[start]

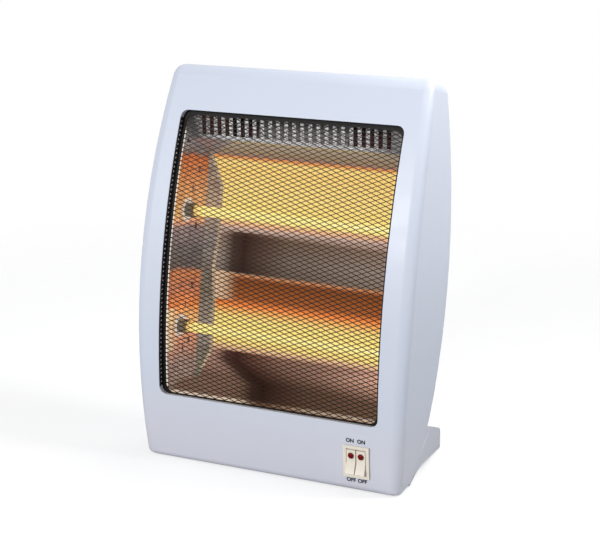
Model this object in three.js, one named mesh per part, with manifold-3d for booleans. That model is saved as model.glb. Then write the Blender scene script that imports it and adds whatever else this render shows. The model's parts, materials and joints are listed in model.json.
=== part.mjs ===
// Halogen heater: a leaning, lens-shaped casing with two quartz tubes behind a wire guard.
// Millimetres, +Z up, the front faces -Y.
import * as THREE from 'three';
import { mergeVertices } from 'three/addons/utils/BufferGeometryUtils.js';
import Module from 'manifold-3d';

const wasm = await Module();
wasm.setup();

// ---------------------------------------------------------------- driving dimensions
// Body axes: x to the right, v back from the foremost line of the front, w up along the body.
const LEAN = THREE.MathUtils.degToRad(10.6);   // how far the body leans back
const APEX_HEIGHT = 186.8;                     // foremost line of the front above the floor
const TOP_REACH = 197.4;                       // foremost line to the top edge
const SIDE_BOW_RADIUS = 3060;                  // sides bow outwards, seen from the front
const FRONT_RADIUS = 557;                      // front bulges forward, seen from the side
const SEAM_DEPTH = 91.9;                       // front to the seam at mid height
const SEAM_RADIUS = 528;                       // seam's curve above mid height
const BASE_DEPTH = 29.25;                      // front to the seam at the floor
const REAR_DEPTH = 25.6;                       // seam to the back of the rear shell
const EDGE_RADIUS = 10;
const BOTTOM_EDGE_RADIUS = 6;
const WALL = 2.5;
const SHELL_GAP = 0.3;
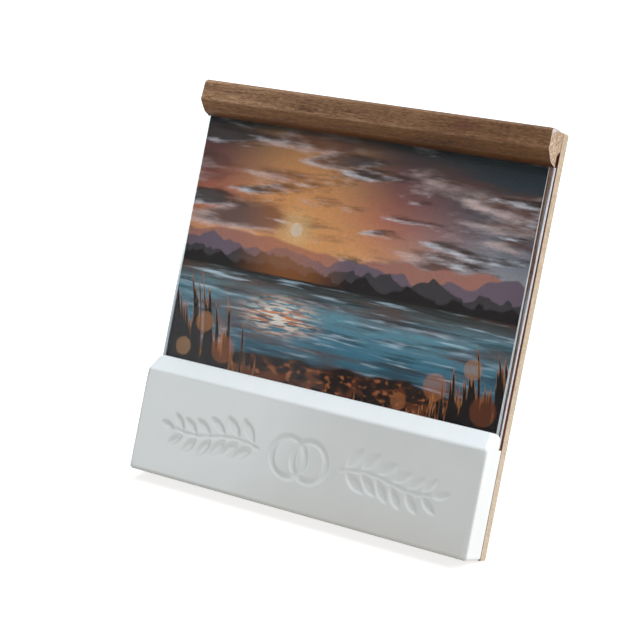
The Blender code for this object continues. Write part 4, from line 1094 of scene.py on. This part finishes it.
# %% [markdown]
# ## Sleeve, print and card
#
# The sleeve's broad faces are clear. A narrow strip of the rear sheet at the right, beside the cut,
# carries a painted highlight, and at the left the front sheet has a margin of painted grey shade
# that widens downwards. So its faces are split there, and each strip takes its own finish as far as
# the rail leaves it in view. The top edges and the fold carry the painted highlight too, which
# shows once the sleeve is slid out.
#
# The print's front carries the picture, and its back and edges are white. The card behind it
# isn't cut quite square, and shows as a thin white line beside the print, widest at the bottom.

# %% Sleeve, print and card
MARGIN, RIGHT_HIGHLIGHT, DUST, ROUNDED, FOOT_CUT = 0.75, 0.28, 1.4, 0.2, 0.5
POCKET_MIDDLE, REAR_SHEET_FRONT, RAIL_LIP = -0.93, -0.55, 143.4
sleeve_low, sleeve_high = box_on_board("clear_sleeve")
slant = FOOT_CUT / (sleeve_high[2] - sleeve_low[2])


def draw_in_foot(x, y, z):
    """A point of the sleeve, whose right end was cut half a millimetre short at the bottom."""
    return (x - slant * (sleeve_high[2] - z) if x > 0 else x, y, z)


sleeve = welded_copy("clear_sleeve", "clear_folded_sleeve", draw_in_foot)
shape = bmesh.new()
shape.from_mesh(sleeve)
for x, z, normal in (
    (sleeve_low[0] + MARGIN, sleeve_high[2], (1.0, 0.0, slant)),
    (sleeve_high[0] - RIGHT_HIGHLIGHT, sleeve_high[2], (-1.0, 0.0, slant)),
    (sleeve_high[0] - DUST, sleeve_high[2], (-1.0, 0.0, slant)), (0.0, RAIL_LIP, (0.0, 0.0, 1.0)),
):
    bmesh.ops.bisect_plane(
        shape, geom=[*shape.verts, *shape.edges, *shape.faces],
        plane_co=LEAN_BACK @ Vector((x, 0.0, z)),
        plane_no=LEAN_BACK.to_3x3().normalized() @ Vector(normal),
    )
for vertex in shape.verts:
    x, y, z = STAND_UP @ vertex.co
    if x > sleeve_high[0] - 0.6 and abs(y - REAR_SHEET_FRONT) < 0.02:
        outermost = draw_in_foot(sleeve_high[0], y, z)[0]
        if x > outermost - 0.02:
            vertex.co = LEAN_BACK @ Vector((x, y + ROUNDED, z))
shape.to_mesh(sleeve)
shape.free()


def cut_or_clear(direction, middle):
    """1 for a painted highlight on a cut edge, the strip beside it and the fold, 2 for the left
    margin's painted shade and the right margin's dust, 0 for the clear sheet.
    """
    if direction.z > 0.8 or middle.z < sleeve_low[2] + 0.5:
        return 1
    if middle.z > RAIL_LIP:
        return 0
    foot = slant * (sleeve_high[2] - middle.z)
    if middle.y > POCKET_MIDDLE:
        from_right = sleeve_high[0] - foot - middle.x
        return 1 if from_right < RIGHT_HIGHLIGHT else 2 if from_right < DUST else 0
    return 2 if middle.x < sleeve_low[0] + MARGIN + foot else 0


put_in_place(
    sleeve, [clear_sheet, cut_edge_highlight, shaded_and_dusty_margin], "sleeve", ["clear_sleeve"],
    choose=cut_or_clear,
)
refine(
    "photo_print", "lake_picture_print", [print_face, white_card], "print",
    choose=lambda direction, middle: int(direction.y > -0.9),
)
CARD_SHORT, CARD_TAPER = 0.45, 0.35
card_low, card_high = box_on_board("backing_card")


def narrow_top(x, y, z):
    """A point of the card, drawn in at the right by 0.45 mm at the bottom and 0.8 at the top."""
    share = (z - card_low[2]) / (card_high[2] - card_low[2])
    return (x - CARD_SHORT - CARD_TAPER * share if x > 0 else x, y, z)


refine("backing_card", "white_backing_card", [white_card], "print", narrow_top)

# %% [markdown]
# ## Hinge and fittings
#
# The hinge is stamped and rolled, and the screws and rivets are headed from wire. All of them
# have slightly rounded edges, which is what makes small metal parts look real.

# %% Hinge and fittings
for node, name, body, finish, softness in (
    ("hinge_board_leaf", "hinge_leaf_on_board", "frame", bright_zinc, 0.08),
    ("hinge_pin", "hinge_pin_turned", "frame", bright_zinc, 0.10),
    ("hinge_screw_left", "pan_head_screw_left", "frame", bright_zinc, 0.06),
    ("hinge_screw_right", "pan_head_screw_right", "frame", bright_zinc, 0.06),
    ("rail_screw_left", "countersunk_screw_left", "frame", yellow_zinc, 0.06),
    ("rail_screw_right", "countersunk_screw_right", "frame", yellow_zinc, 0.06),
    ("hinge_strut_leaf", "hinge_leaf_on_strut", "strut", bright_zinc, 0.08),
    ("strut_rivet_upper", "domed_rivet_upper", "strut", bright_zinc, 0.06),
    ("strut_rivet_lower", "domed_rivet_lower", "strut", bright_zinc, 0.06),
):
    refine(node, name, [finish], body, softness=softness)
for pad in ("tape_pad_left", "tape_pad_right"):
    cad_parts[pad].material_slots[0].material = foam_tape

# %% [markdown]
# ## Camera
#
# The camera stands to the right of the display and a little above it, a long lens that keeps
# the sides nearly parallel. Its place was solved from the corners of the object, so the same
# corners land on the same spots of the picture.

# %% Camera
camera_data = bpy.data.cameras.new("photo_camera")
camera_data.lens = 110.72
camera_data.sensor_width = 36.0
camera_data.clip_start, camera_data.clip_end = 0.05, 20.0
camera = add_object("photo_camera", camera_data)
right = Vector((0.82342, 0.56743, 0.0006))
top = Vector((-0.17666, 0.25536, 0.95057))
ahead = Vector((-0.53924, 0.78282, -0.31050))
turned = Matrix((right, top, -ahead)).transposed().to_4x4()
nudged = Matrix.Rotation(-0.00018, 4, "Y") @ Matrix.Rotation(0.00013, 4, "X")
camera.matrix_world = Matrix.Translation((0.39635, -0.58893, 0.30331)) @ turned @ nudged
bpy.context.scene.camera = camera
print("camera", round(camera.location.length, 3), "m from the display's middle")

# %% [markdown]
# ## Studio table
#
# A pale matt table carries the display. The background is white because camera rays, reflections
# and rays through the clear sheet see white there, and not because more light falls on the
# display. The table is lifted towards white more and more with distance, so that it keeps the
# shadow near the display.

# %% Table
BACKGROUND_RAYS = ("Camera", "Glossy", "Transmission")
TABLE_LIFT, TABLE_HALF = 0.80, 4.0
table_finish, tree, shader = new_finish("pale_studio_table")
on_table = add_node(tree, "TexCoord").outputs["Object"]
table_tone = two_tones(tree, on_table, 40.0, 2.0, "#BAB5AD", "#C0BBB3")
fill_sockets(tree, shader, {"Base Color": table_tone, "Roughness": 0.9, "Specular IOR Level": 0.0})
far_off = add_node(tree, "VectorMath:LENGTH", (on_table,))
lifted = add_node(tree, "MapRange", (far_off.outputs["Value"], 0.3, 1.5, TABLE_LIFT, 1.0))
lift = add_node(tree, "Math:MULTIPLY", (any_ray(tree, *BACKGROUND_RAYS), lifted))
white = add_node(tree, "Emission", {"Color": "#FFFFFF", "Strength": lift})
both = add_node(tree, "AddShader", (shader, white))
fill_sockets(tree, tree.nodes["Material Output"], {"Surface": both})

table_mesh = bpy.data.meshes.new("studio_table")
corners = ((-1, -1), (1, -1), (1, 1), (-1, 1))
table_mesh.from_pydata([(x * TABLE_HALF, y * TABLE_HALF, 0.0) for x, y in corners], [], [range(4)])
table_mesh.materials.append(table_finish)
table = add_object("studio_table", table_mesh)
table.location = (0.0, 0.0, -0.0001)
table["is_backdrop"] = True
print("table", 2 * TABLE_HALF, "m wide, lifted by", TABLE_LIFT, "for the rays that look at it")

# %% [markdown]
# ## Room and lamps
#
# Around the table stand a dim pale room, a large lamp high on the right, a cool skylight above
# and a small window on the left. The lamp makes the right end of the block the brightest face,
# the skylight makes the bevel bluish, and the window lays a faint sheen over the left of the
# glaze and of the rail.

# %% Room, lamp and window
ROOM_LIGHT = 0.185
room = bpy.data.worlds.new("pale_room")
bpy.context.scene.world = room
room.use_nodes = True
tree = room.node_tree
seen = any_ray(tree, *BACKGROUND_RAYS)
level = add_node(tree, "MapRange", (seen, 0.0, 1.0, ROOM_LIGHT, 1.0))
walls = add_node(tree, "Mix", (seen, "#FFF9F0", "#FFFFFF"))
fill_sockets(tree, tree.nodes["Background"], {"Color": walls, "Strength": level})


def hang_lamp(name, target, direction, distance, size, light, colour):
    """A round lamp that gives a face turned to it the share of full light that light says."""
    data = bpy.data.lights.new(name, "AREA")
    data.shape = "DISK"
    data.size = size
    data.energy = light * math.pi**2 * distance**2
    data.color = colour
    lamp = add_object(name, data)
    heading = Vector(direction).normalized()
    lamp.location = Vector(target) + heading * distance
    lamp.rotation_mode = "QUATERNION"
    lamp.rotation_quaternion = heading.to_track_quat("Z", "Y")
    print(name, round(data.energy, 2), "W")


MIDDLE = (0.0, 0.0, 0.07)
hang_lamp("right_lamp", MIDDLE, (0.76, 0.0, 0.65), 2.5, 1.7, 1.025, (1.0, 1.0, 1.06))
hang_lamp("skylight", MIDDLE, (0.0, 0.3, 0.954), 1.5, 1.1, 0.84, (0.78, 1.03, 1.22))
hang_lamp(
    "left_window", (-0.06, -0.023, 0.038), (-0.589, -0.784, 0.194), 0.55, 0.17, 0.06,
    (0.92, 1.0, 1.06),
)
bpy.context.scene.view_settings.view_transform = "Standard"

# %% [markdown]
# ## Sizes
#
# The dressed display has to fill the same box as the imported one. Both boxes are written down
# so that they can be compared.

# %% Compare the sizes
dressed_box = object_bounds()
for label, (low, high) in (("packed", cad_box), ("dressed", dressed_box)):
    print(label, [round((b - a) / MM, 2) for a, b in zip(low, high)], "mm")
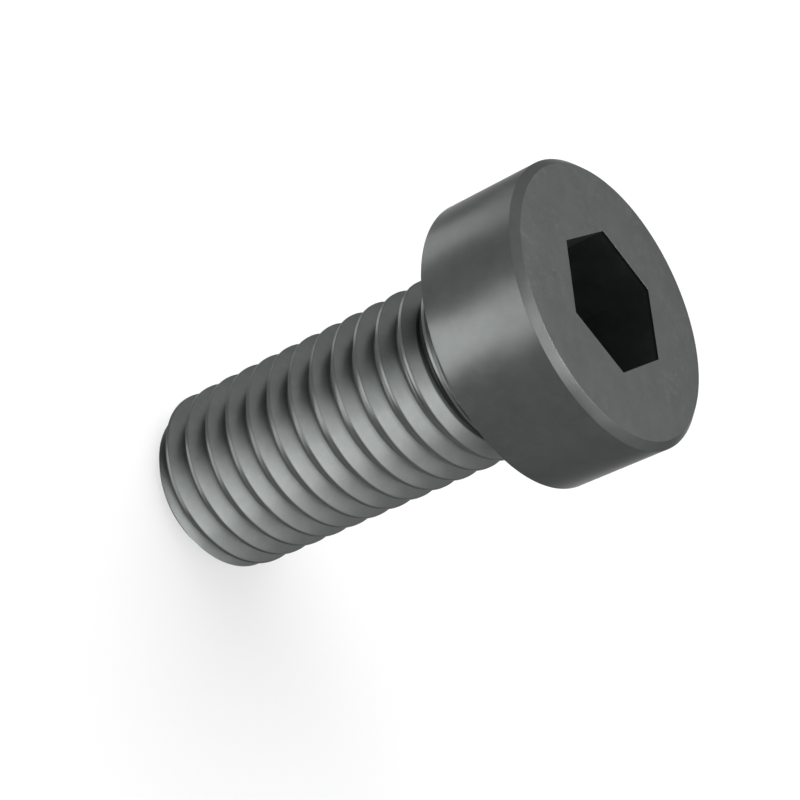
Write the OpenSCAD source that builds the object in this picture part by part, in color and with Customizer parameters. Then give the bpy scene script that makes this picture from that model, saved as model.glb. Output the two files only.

[end]

**Exercise requirements**. Your output should consist solely of the lines from the beginning of the entries through the line containing "const SHELL_GAP = 0.3;", reproduced exactly.

**Solution to the problem**.
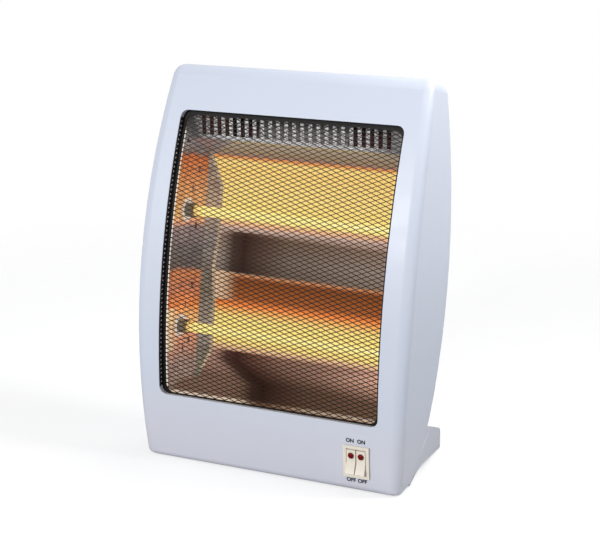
Model this object in three.js, one named mesh per part, with manifold-3d for booleans. That model is saved as model.glb. Then write the Blender scene script that imports it and adds whatever else this render shows. The model's parts, materials and joints are listed in model.json.
=== part.mjs ===
// Halogen heater: a leaning, lens-shaped casing with two quartz tubes behind a wire guard.
// Millimetres, +Z up, the front faces -Y.
import * as THREE from 'three';
import { mergeVertices } from 'three/addons/utils/BufferGeometryUtils.js';
import Module from 'manifold-3d';

const wasm = await Module();
wasm.setup();

// ---------------------------------------------------------------- driving dimensions
// Body axes: x to the right, v back from the foremost line of the front, w up along the body.
const LEAN = THREE.MathUtils.degToRad(10.6);   // how far the body leans back
const APEX_HEIGHT = 186.8;                     // foremost line of the front above the floor
const TOP_REACH = 197.4;                       // foremost line to the top edge
const SIDE_BOW_RADIUS = 3060;                  // sides bow outwards, seen from the front
const FRONT_RADIUS = 557;                      // front bulges forward, seen from the side
const SEAM_DEPTH = 91.9;                       // front to the seam at mid height
const SEAM_RADIUS = 528;                       // seam's curve above mid height
const BASE_DEPTH = 29.25;                      // front to the seam at the floor
const REAR_DEPTH = 25.6;                       // seam to the back of the rear shell
const EDGE_RADIUS = 10;
const BOTTOM_EDGE_RADIUS = 6;
const WALL = 2.5;
const SHELL_GAP = 0.3;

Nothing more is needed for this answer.